◆ **Exercise description**: Exactly the lines from the one containing "for name in" through the one containing "the imported frame." must be returned; include both ends and nothing else.

◆ **Records provided**:
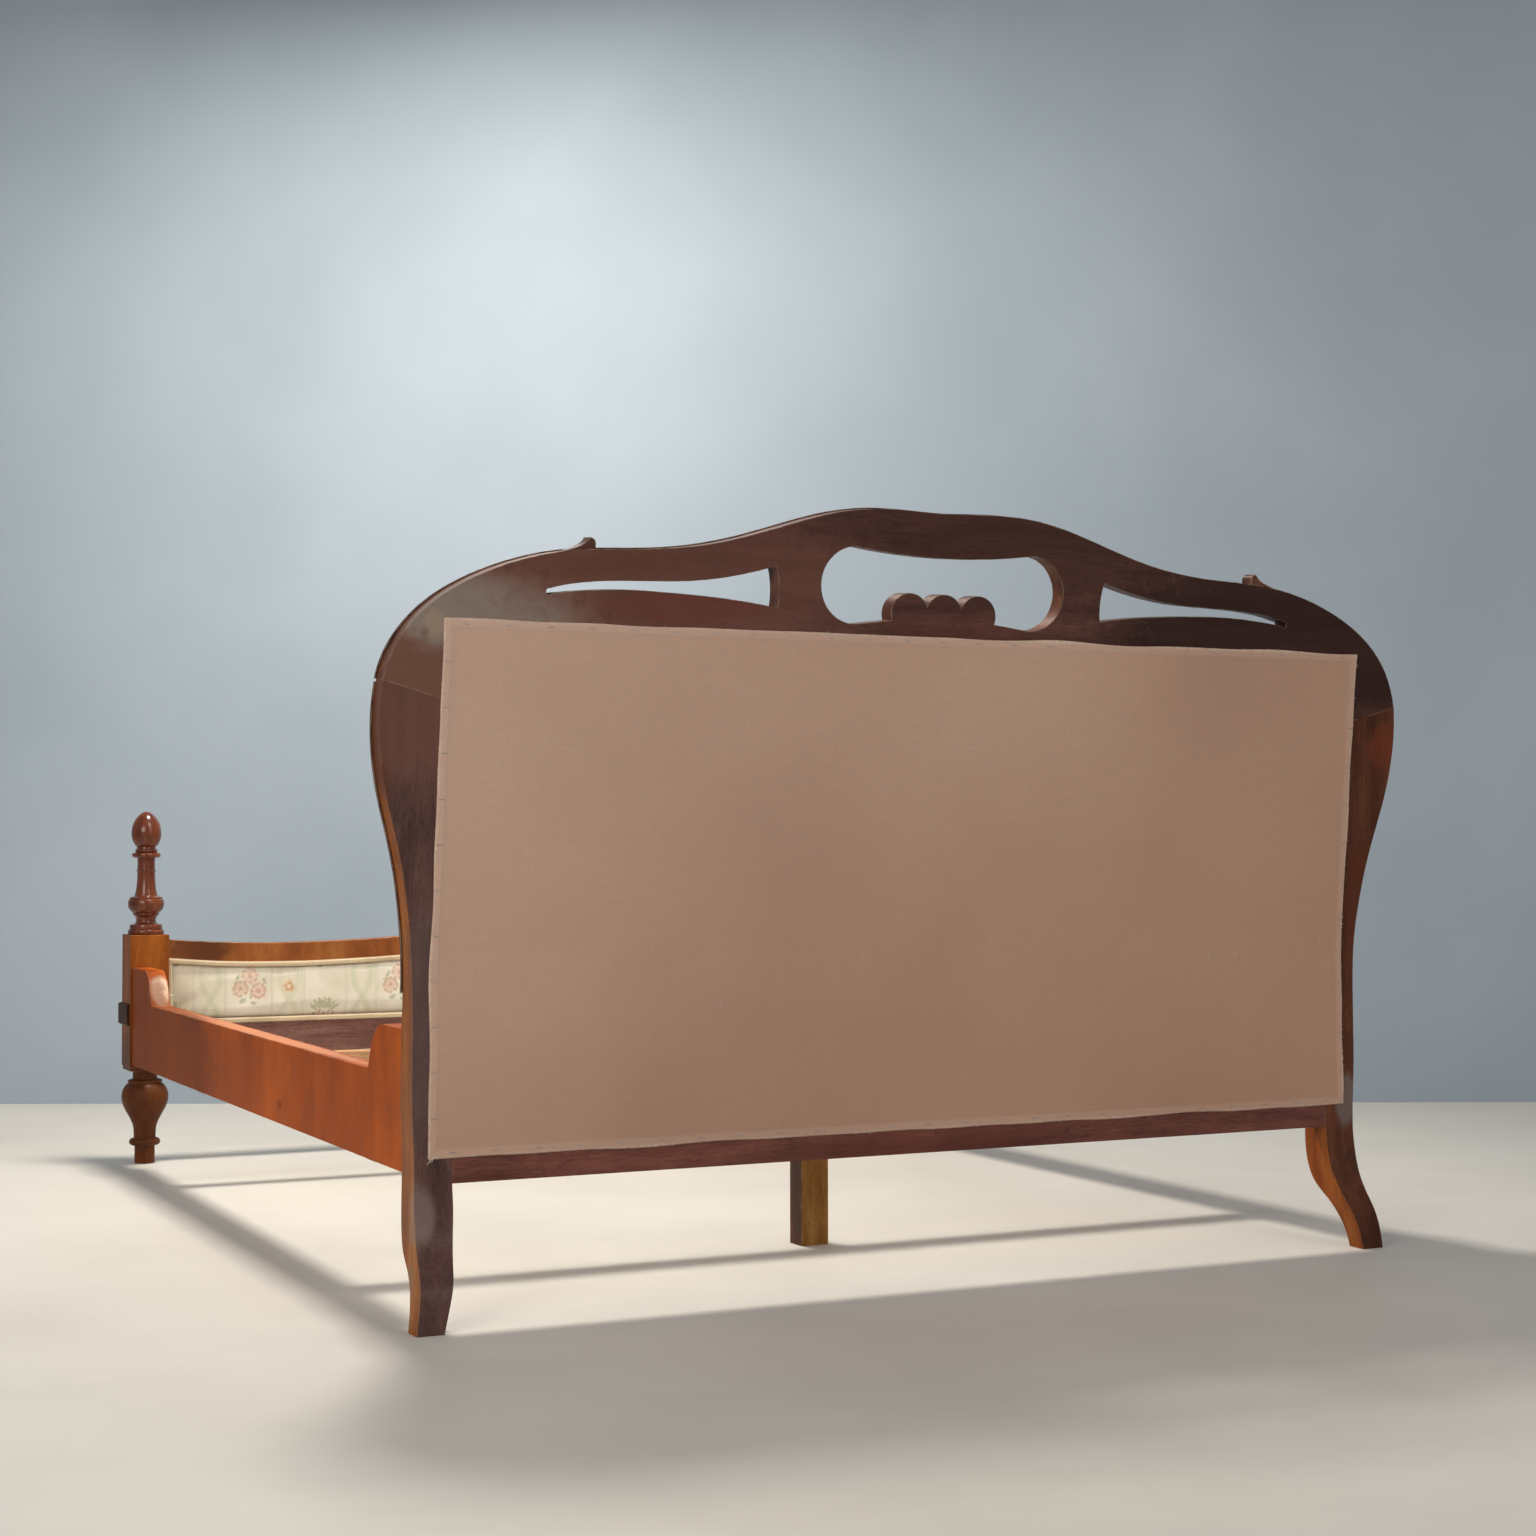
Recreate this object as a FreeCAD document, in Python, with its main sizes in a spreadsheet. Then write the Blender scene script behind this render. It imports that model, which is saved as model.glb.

---

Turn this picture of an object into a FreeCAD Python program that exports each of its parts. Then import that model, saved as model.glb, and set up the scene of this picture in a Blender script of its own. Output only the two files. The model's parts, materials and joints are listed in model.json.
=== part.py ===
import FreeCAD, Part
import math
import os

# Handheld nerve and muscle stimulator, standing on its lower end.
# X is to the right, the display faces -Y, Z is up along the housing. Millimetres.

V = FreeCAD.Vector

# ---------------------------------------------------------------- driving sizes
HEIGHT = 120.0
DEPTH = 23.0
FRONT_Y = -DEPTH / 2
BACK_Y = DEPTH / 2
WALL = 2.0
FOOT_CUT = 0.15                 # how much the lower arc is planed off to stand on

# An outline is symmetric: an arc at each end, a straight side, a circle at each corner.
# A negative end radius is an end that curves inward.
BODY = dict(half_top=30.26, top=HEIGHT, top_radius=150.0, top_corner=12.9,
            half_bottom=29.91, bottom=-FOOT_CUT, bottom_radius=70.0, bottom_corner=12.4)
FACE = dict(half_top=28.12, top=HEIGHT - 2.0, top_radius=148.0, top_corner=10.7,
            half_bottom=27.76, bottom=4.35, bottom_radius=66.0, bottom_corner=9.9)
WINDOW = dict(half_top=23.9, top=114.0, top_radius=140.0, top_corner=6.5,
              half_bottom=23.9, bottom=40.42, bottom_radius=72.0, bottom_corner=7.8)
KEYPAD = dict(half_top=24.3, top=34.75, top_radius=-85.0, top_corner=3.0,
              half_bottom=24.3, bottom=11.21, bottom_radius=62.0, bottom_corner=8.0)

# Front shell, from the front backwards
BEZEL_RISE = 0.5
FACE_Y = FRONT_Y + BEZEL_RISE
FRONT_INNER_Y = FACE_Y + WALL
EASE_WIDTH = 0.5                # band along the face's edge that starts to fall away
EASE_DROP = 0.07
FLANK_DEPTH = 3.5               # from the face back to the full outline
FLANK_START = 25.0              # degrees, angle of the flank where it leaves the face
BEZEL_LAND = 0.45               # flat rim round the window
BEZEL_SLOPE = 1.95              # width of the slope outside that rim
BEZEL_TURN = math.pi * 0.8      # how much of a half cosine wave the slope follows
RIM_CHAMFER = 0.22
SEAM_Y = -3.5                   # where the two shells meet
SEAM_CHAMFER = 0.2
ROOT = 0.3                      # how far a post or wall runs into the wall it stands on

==

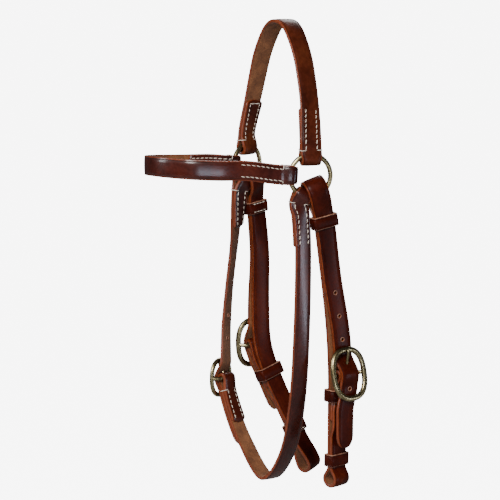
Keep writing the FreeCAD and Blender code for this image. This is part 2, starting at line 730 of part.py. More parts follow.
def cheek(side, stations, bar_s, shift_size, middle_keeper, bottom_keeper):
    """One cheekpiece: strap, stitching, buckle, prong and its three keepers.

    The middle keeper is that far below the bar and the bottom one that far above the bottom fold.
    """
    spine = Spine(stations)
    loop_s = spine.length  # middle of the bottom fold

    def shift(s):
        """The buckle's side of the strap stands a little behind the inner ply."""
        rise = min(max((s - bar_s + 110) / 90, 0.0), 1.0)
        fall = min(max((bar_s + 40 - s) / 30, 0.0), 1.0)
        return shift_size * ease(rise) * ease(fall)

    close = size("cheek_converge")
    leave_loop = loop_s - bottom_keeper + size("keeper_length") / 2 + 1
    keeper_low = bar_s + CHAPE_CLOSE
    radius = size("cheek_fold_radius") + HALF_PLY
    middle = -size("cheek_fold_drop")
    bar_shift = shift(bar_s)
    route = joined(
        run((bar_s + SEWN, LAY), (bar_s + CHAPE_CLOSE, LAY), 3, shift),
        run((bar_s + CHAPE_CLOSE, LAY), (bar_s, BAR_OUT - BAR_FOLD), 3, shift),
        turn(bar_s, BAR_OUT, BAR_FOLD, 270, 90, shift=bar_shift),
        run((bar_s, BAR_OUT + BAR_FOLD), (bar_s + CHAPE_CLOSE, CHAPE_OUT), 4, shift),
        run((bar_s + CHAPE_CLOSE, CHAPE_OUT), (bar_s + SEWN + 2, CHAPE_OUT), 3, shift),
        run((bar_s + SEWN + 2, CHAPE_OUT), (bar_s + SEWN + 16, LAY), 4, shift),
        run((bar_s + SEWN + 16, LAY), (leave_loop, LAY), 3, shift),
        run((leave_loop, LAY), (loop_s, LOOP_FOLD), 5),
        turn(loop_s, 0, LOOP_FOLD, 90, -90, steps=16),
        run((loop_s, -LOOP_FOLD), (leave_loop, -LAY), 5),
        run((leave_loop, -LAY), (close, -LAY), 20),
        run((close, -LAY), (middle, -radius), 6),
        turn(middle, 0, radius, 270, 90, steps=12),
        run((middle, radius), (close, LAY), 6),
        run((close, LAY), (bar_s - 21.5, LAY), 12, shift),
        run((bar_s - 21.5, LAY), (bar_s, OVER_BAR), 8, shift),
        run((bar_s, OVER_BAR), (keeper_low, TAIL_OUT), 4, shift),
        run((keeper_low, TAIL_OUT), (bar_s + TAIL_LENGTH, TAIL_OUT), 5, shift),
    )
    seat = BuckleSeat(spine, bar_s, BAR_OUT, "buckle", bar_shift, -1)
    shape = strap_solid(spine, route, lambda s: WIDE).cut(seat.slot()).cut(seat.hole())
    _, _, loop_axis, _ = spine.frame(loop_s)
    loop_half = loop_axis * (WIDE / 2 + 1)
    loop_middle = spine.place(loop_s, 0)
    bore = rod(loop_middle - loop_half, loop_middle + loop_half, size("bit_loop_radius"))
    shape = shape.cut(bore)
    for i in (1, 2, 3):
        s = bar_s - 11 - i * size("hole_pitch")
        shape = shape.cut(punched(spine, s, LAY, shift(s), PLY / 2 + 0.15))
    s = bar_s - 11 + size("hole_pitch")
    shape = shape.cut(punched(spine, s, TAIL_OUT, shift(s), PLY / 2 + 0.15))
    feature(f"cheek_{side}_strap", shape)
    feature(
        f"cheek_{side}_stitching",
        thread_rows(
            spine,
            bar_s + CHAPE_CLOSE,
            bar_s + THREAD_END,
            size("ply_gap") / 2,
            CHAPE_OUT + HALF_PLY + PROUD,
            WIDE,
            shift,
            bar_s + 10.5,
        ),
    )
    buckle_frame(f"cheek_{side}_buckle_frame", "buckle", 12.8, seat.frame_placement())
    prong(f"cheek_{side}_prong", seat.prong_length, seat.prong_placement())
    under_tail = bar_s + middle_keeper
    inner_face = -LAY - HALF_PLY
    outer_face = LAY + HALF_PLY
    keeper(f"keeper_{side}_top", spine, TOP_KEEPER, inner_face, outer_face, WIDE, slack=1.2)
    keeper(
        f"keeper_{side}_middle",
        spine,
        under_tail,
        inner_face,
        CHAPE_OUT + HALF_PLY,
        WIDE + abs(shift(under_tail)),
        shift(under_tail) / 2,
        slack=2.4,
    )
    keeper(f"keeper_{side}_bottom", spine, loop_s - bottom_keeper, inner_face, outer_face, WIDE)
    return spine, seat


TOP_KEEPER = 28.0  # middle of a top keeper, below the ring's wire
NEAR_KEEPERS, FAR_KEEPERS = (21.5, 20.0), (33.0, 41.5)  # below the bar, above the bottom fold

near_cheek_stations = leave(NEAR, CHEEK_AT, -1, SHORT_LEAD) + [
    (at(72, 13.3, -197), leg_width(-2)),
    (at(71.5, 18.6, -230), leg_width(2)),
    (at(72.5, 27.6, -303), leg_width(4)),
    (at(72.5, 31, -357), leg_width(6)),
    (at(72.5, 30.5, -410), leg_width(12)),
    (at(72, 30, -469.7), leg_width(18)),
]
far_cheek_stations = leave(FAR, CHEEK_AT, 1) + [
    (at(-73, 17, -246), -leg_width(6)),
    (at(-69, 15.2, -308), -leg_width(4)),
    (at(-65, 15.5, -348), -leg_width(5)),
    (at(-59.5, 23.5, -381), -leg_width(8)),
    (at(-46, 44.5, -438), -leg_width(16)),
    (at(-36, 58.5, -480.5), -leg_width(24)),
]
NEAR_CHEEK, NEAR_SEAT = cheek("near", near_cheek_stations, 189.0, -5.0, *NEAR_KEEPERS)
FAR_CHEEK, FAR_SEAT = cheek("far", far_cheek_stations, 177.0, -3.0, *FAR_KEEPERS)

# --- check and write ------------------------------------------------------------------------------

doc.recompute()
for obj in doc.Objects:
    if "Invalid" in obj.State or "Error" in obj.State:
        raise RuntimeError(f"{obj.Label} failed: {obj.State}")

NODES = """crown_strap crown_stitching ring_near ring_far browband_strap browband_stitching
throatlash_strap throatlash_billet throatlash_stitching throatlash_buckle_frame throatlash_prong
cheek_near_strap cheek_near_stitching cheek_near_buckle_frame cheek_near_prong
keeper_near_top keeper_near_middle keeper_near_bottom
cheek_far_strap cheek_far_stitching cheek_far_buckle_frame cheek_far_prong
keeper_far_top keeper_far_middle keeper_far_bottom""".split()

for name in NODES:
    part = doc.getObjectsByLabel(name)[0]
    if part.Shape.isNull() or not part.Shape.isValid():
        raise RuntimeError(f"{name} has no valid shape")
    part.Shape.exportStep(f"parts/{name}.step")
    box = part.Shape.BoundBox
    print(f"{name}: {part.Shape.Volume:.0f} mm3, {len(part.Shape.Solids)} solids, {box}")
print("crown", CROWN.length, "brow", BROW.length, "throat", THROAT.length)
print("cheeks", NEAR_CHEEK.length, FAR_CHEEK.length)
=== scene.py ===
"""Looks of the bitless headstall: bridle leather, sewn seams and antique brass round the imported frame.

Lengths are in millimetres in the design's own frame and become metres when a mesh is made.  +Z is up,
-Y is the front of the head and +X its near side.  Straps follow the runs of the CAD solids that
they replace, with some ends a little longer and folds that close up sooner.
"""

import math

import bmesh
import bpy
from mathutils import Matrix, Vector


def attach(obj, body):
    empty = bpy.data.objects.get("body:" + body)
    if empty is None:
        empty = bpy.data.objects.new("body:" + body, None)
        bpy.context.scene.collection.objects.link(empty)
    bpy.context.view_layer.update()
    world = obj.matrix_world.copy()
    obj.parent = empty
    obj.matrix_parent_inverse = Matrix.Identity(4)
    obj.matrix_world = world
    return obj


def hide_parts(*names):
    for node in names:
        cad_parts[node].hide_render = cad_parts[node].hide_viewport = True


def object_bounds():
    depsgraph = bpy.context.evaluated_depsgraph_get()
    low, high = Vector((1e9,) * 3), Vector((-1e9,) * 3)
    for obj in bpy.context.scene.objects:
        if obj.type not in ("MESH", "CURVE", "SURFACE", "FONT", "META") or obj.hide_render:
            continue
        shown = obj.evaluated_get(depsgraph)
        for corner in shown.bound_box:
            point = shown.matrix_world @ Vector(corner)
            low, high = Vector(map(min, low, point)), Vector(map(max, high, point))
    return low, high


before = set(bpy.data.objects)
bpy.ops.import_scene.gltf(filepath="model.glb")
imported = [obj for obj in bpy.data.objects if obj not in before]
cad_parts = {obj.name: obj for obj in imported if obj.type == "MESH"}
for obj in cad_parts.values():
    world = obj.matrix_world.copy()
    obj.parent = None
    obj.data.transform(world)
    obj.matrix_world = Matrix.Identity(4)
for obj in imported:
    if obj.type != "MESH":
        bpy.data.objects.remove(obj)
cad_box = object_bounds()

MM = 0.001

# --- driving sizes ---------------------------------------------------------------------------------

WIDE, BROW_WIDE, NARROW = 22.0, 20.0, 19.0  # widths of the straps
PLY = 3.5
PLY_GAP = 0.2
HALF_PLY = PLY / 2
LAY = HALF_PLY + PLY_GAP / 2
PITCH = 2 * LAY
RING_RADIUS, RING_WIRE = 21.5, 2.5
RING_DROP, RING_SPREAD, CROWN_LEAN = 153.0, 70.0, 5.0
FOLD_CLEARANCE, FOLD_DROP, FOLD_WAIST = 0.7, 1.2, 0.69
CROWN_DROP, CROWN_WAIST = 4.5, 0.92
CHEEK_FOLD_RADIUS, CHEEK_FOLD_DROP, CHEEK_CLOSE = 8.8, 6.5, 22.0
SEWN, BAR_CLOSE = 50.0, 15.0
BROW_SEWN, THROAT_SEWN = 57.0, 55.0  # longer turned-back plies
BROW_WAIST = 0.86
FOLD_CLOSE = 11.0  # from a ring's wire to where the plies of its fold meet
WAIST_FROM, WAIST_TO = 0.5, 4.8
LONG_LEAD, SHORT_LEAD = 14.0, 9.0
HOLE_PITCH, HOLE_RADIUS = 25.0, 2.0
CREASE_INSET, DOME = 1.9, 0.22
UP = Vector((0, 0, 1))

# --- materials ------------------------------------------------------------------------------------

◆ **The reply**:
for name in NODES:
    part = doc.getObjectsByLabel(name)[0]
    if part.Shape.isNull() or not part.Shape.isValid():
        raise RuntimeError(f"{name} has no valid shape")
    part.Shape.exportStep(f"parts/{name}.step")
    box = part.Shape.BoundBox
    print(f"{name}: {part.Shape.Volume:.0f} mm3, {len(part.Shape.Solids)} solids, {box}")
print("crown", CROWN.length, "brow", BROW.length, "throat", THROAT.length)
print("cheeks", NEAR_CHEEK.length, FAR_CHEEK.length)
=== scene.py ===
"""Looks of the bitless headstall: bridle leather, sewn seams and antique brass round the imported frame.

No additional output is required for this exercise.